Standard Scaler Batch Predict is a machine learning algorithm used for data preprocessing, aimed at standardizing batch data to mitigate the impact of different scales and ranges across columns. The algorithm assumes that the data follows a normal distribution and standardizes it using the mean and variance, mapping the data from different columns to the same range. This process enhances the stability and accuracy of model training and prediction. Standard Scaler Batch Predict is particularly effective when handling large-scale datasets, ensuring consistent data distribution.
Limits
The supported compute engines are MaxCompute and Realtime Compute for Apache Flink.

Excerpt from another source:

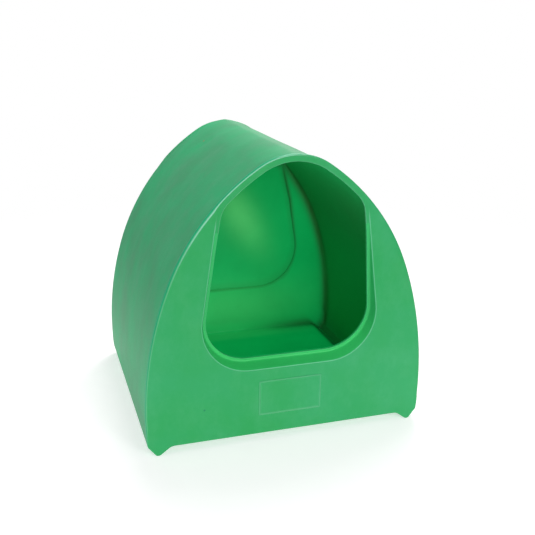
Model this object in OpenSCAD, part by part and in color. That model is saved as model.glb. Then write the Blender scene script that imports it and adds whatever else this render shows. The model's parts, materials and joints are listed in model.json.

Configure the component in Machine Learning Designer
Input ports
Input port (from left to right) | Data type | Recommended upstream component | Required |
Input model of the prediction | None | Yes | |
Input data of the prediction | Numeric Type | Yes |
Component parameters
Tab | Parameter | Description |
Parameter Setting | outputCols | Optional. The names of the output columns. By default, the generated prediction result columns replace the original input columns. As such, you must set the number of output columns to a value that is the same as the number of columns selected for training. Separate multiple columns with commas (,). |
numThreads | The number of threads used by this component. Default value: 1. | |
Execution Tuning | Number of Workers | The number of workers. This parameter must be used together with the Memory per worker, unit MB parameter. The value of this parameter must be a positive integer. Valid values: [1,9999]. |
Memory per worker, unit MB | The memory size of each worker. Valid values: 1024 to 65536. Unit: MB. |
Output ports
Output port (from left to right) | Storage location | Recommended downstream component | Model type |
Output result | N/A | None | None |
Example
You can copy the following code to the code editor of the PyAlink Script component. This allows the PyAlink Script component to function like the Standard Scaler Batch Predict component.
from pyalink.alink import *
def main(sources, sinks, parameter):
model = sources[0]
batchData = sources[1]
predictor = StandardScalerPredictBatchOp()
result = predictor.linkFrom(model, batchData)
result.link(sinks[0])
BatchOperator.execute()